38 Spiele, 26 Siege, 12 Unentschieden: Arsenal feierte den Meistertitel ausgerechnet bei den Rivalen Spurs.
Sie sprachen von „wenigen Sekunden der puren Freude“. Wann erlebten Sie sie?
Nach Siegen. Aber sobald ich die Kabine betrat, lauerten dort wieder die üblichen Probleme: Wer ist verletzt? Wen kann ich ersetzen? Wann spielen wir wieder? Der Ärger über eine Niederlage hielt länger als die Freude über einen Sieg. Selbst wenn ich heute an die „Invincibles“ denke, ärgere ich mich über unser Ausscheiden in der Champions League gegen Chelsea. Eigentlich hätten wir den Wettbewerb in jenem Jahr gewonnen. Doch wir spielten an der Stamford Bridge nur unentschieden. Vor dem Rückspiel hatte ich die komplette erste Elf gegen United spielen lassen, weswegen uns die entscheidenden Prozente an Energie gegen Chelsea fehlten. Es schmerzt mich noch heute, daran zu denken.

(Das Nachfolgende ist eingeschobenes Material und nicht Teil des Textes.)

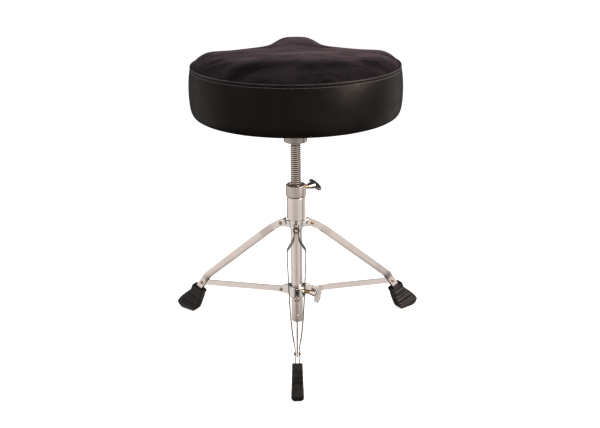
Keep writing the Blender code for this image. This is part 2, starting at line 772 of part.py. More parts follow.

Bei Gegentoren pochten Ihre Arterien, sagten Sie einmal. Wie hält man das in einer so langen Karriere aus?
Manchmal war es weniger schlimm, aber ja, ich war außer mir, wenn wir ein Gegentor bekamen. Du musst als Trainer sauer sein, anders geht es nicht. Heute verhalten sich die Trainer so souverän, sie sind Schauspieler am Seitenrand und haben vor allem ihr Image im Kopf. Am meisten stört mich, wenn Trainer nach dem Spiel auf den Rasen rennt. Diesen Mist habe ich schon immer gehasst. Geh als Trainer nach dem Abpfiff in die Kabine und überlass die Arena deinen Spielern!
Trotz all dieser inneren Qualen wirkten Sie nach außen immer gefasst. Das soll auch bei den Ansprachen in der Kabine so gewesen sein.
Ich musste meinen Spielern vermitteln, dass ich alles unter Kontrolle hatte. Du kannst nicht jede Woche ausrasten. Wenn du deine Spieler nur über die emotionale Seite erreichen willst, hören sie dir irgendwann nicht mehr zu. Dein Stil muss sich der Psychologie der Mannschaft anpassen. Und in dieser Elf waren ohnehin genügend Emotionen im Raum, da war es besser, sich ihnen über logische und sachliche Aspekte anzunähern.